The feature in question was introduced in semgrep v0.61.0: https://github.com/returntocorp/semgrep/commit/3eac29d1b25db44087497c31763c75a9fcfb56cc
- You will notice that both the json and sarif files have one less entry i.e. they lack an entry for
test-yes-ignore.py
- Test the same in the UI by viewing the artifacts (gl-sast-report.json) as seen in the example projects below.
Example Project
-
MR with pipeline and artifacts for latest image (and semgrep==0.69.1): chris-semgrep/semgrep-ignore-0.69.1!1 (closed)
-
MR with pipeline and artifacts for image version 2.10 (and semgrep==0.60.0): chris-semgrep/semgrep-ignore-0.60.0!1 (closed)
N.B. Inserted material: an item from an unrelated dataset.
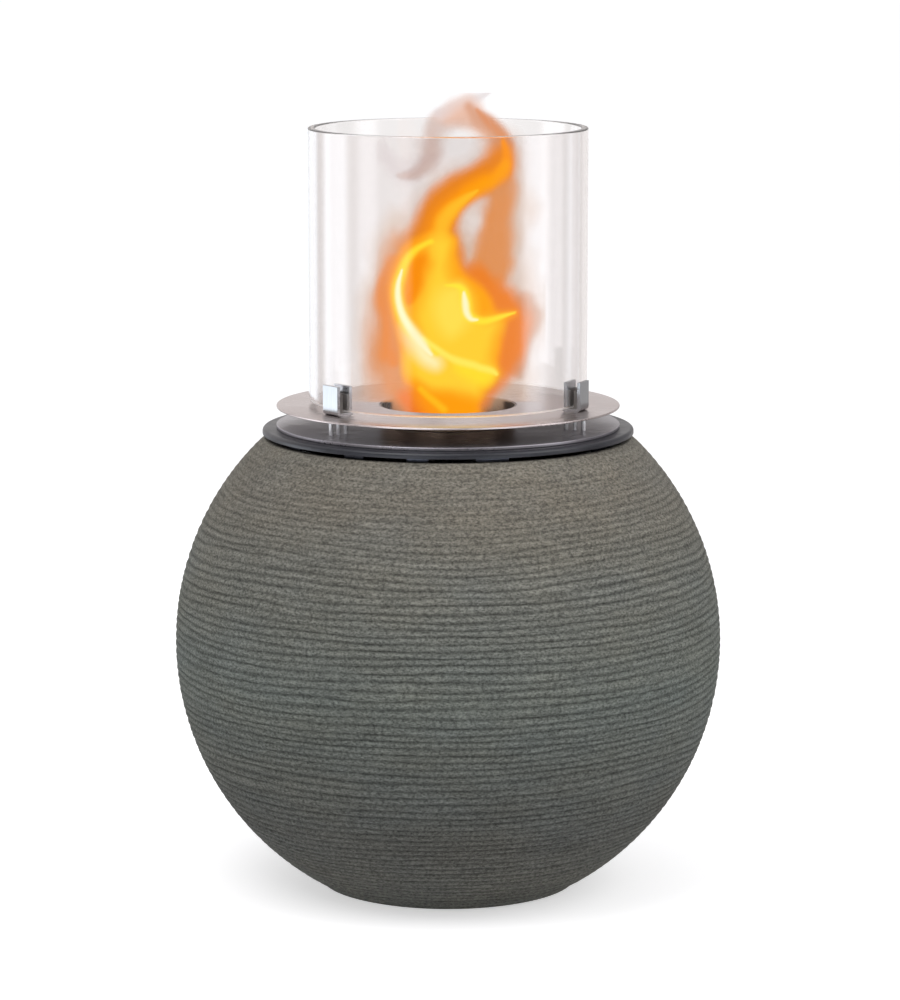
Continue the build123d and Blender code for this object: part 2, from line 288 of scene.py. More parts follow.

What is the current bug behavior?
Semgrep scans utilizing semgrep v0.61.0 includes ignored findings in the output/report and labels them as suppressed but the sarif translator does not account for this and therefore the resulting gl-sast-json.report
also includes ignored findings but does not label them as suppressed or dismissed.
What is the expected correct behavior?
Sarif translator should recognize suppressed findings and not include them in the final report or include them but label them as dismissed if possible.
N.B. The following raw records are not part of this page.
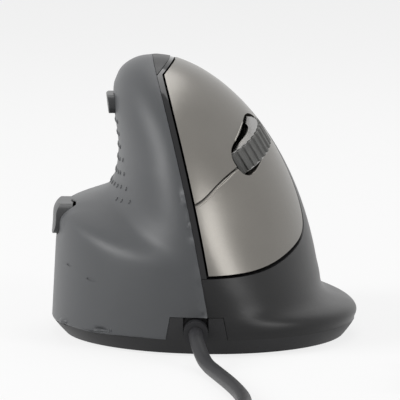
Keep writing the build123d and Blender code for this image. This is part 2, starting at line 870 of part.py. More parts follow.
def wheel_encoder():
    half = encoder_size / 2
    sides = (-half_carrier - encoder_wide, -half_carrier)
    encoder = local_box((-half, half), sides, (-half, half - encoder_sunk))
    return encoder - local_cross_pin(0, 0, -far, far, axle_radius + bore_gap)


def micro_switch(along, across):
    """A micro switch on the upright board, with a pocket for its plunger."""
    ends = along - micro_long / 2, along + micro_long / 2
    sides = across - micro_wide / 2, across + micro_wide / 2
    switch = local_box(ends, sides, (-board_drop, micro_top))
    return switch - micro_plunger_shape(along, across, running_gap, micro_travel)


def micro_plunger_shape(along, across, grow, deeper):
    half = micro_plunger_wide / 2 + grow
    span = (micro_top - plunger_sunk - deeper, micro_top + micro_plunger_rise)
    return local_box((along - half, along + half), (across - half, across + half), span)


def micro_plunger(along, across):
    return micro_plunger_shape(along, across, 0, 0)


def tact_switch(place):
    """A small square switch, upright at a place, with a pocket for its plunger."""
    switch = box_between((-tact_size / 2, -tact_size / 2, 0), (tact_size / 2, tact_size / 2, tact_tall))
    pocket_low = tact_tall - plunger_sunk - micro_travel
    switch -= column(0, 0, pocket_low, far, tact_plunger_radius + running_gap)
    return place * switch


def tact_plunger(place):
    low = tact_tall - plunger_sunk
    return place * column(0, 0, low, tact_tall + tact_plunger_rise, tact_plunger_radius)


def upright_board():
    """The board that stands behind the finger buttons, with a slot for the wheel."""
    top = -board_drop
    span = (top - board_thick, top)
    board = local_box((-board_front, board_ear_front), (-board_low, board_high), span)
    board += local_box((board_ear_front, board_back), (-board_low, board_ear_high), span)
    half_long, half_wide = board_slot_long / 2, board_slot_wide / 2
    board -= local_box((-half_long, half_long), (-half_wide, half_wide), (-far, far))
    for along, across in frame_boss_places:
        board -= local_column(along, across, -far, far, screw_radius + running_gap)
    return board


def frame_screws():
    """Screws from behind the upright board into the frame's bosses."""
    screws = Part()
    under = -board_drop - board_thick
    for along, across in frame_boss_places:
        end = frame_screw_long - board_drop - seat_gap
        screws += local_column(along, across, under, end, screw_radius)
        screws += local_column(along, across, under - screw_head_tall, under, screw_head_radius)
    return screws


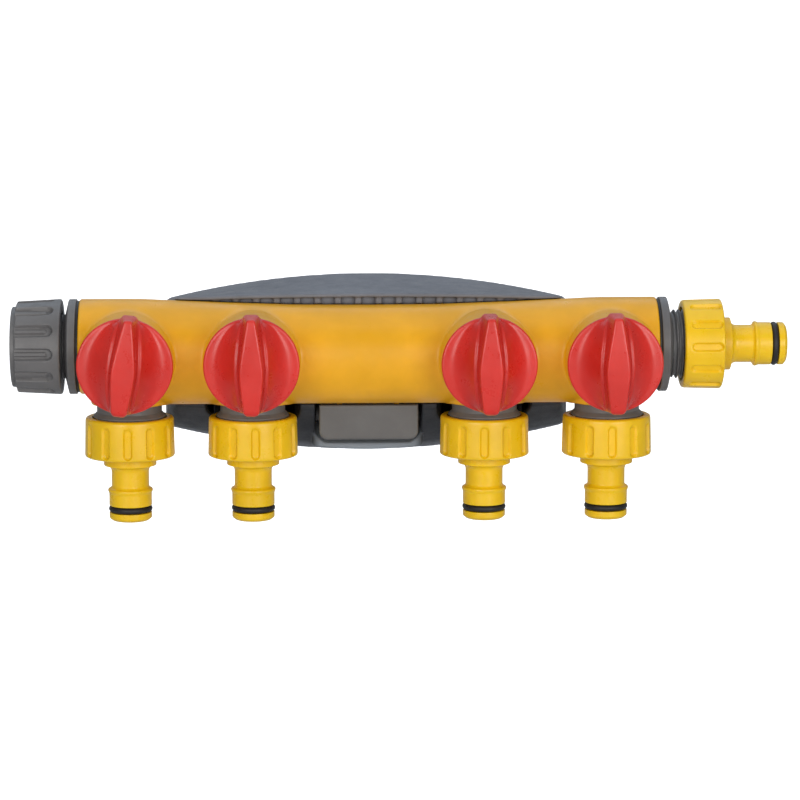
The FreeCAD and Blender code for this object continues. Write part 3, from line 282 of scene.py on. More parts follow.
class Shader:
    """One material's node tree, with a texture place shifted at random for each object."""

    def __init__(self, name):
        self.material = bpy.data.materials.new(name)
        self.material.use_nodes = True
        tree = self.material.node_tree
        self.new, self.link = tree.nodes.new, tree.links.new
        tree.nodes.clear()
        output = self.new("ShaderNodeOutputMaterial")
        self.bsdf = self.new("ShaderNodeBsdfPrincipled")
        self.link(self.bsdf.outputs[0], output.inputs[0])
        self.local = self.new("ShaderNodeTexCoord").outputs["Object"]
        info = self.new("ShaderNodeObjectInfo")
        shift = self.new("ShaderNodeVectorMath")
        shift.operation = "MULTIPLY_ADD"
        self.link(info.outputs["Random"], shift.inputs[0])
        shift.inputs[1].default_value = (3.1, 1.7, 2.3)
        self.link(self.local, shift.inputs[2])
        self.place = shift.outputs[0]

    def feed(self, value, socket):
        if isinstance(value, bpy.types.NodeSocket):
            self.link(value, socket)
        else:
            socket.default_value = value

    def noise(self, scale, detail, roughness=0.55, stretch=None):
        node = self.new("ShaderNodeTexNoise")
        node.inputs["Scale"].default_value = scale
        node.inputs["Detail"].default_value = detail
        node.inputs["Roughness"].default_value = roughness
        place = self.place
        if stretch:
            mapping = self.new("ShaderNodeMapping")
            mapping.inputs["Scale"].default_value = stretch
            self.link(place, mapping.inputs[0])
            place = mapping.outputs[0]
        self.link(place, node.inputs["Vector"])
        return node.outputs["Fac"]

    def ramp(self, value, from_min, from_max, to_min, to_max):
        node = self.new("ShaderNodeMapRange")
        node.inputs["From Min"].default_value = from_min
        node.inputs["From Max"].default_value = from_max
        node.inputs["To Min"].default_value = to_min
        node.inputs["To Max"].default_value = to_max
        self.link(value, node.inputs["Value"])
        return node.outputs[0]

    def mix(self, factor, a, b):
        node = self.new("ShaderNodeMix")
        node.data_type = "RGBA"
        self.link(factor, node.inputs["Factor"])
        self.feed(a, node.inputs[6])
        self.feed(b, node.inputs[7])
        return node.outputs[2]

    def math(self, operation, a, b=None):
        node = self.new("ShaderNodeMath")
        node.operation = operation
        self.link(a, node.inputs[0])
        if b is not None:
            self.feed(b, node.inputs[1])
        return node.outputs[0]

    def both(self, a, b):
        return self.math("MULTIPLY", a, b)

    def bump(self, strength, distance, height):
        node = self.new("ShaderNodeBump")
        node.inputs["Strength"].default_value = strength
        node.inputs["Distance"].default_value = distance
        self.link(height, node.inputs["Height"])
        return node


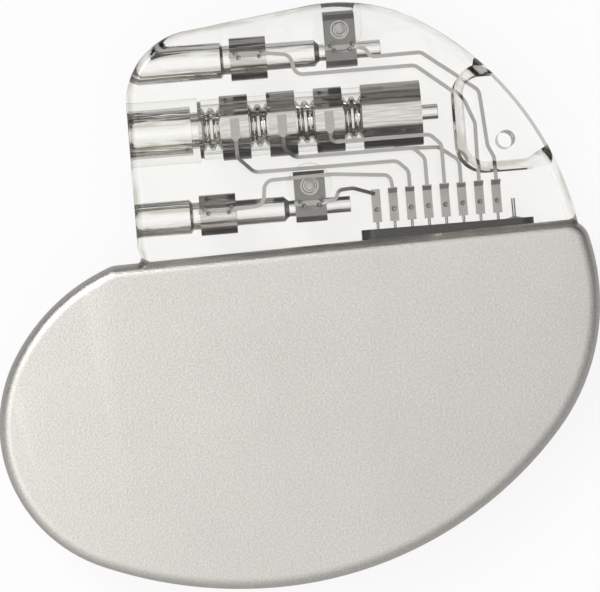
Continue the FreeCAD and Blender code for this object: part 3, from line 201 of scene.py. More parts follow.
def scaled_colour(group, colour, share):
    scaled = add_node(group, "ShaderNodeVectorMath", operation="SCALE")
    join(group, colour, scaled.inputs[0])
    join(group, share, scaled.inputs["Scale"])
    return scaled.outputs[0]


def bumped(group, height, distance, strength):
    """The normal of a face with a raised pattern."""
    bump = add_node(group, "ShaderNodeBump")
    join(group, height, bump.inputs["Height"])
    feed(group, distance, bump.inputs["Distance"])
    join(group, strength, bump.inputs["Strength"])
    return bump.outputs["Normal"]


# %% [markdown]
# The can is titanium, blasted with fine beads. Up close that is a skin of tiny shallow dents,
# which scatter the light and leave a faint speckle. One node group makes such a grain from
# noise: it gives a colour that varies a little, a roughness and a normal. Other matte metals
# use the same group with a finer or coarser grain.

# %% Grain of a blasted or etched metal
FLOAT = "NodeSocketFloat"
COLOR = "NodeSocketColor"
VECTOR = "NodeSocketVector"
CLOUDS_PER_METRE = 140

blasted_grain, start, end = new_group(
    "blasted grain",
    [
        ("Place", VECTOR, None),
        ("Colour", COLOR, (0.6, 0.6, 0.6, 1)),
        ("Grain size", FLOAT, 0.2 * MM),
        ("Squeeze", VECTOR, (1, 1, 1)),
        ("Speckle", FLOAT, 0.1),
        ("Cloud", FLOAT, 0.05),
        ("Roughness", FLOAT, 0.4),
        ("Dent", FLOAT, 0.3),
        ("Relief", FLOAT, 0.01 * MM),
    ],
    [("Colour", COLOR), ("Roughness", FLOAT), ("Normal", VECTOR)],
)
grains = squeezed_noise(
    blasted_grain, start.outputs["Place"], start.outputs["Squeeze"], start.outputs["Grain size"],
    Detail=3, Roughness=0.6)
clouds = add_node(blasted_grain, "ShaderNodeTexNoise", Scale=CLOUDS_PER_METRE, Detail=2)
join(blasted_grain, start.outputs["Place"], clouds.inputs["Vector"])
speckle = swing(blasted_grain, grains, start.outputs["Speckle"])
cloud = swing(blasted_grain, clouds.outputs["Fac"], start.outputs["Cloud"])
share = math_node(blasted_grain, "MULTIPLY", speckle, cloud)
tinted = scaled_colour(blasted_grain, start.outputs["Colour"], share)
rough = math_node(blasted_grain, "MULTIPLY", start.outputs["Roughness"], speckle)
dented = bumped(blasted_grain, grains, start.outputs["Relief"], start.outputs["Dent"])
join(blasted_grain, tinted, end.inputs["Colour"])
join(blasted_grain, rough, end.inputs["Roughness"])
join(blasted_grain, dented, end.inputs["Normal"])
print("sockets of the grain group:", len(blasted_grain.interface.items_tree))

# %% [markdown]
# The contact blocks are cut from drawn bar, turned and polished. Such metal keeps fine lines,
# so the second group stretches its noise. Turned parts have marks that are narrow along X,
# the axis of the lathe. Drawn ones have them the other way, long along X. The marks move the
# colour, the roughness and the normal. The group also paints shade into the colour of what
# isn't level, most of all on the flank toward the can: a painted reflection of the dark gap
# round the contacts. It knows a flank by the parts of its normal along Y and Z.

# %% Helpers for directions
def separate(tree, vector):
    """The X, Y and Z of a vector, as sockets."""
    axes = add_node(tree, "ShaderNodeSeparateXYZ")
    join(tree, vector, axes.inputs[0])
    return axes.outputs


def map_range(tree, value, start, stop, low=0.0, high=1.0, smooth=False):
    """Spread a value that goes from start to stop over the way from low to high."""
    spread = add_node(tree, "ShaderNodeMapRange")
    if smooth:
        spread.interpolation_type = "SMOOTHSTEP"
    feed(tree, value, spread.inputs["Value"])
    feed(tree, start, spread.inputs["From Min"])
    feed(tree, stop, spread.inputs["From Max"])
    feed(tree, low, spread.inputs["To Min"])
    feed(tree, high, spread.inputs["To Max"])
    return spread.outputs[0]


# %% Marks of a turned face, and painted shade on its flanks
# The colour is darkened on flanks that lean from the level face, and most on the flank toward the
# can: painted shade, standing in for a reflection of the dark gap.
AWAY_FROM_CAN = 0.6
TO_CAN = -0.8
STEEP_FLANK = 0.6
LEVEL_FACE = 0.92
LEFT_ON_FAR_FLANK = 0.75
RIDGE_HEIGHT = 0.012 * MM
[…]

Relevant logs and/or screenshots
Image: registry.gitlab.com/gitlab-org/security-products/analyzers/semgrep and Semgrep: 0.69.1
Image: registry.gitlab.com/gitlab-org/security-products/analyzers/semgrep:2.10 and Semgrep: 0.60.0
Output of checks
Happens on both Self-Managed and SaaS instances since they all pull from the same registry by default.
Results of GitLab environment info
N/A
Results of GitLab application Check
N/A
Possible fixes
After getting a shell in the docker image, the file /usr/local/lib/python3.9/site-packages/semgrep/formatter/sarif.py
in line 124
, the keep_ignores
method is inherited and overridden from /usr/local/lib/python3.9/site-packages/semgrep/formatter/base.py to return True
.
We can either patch this to False
or make changes to our Sarif translator to accommodate suppressed findings from semgrep and be able to label them as dismissed or suppressed in the final output.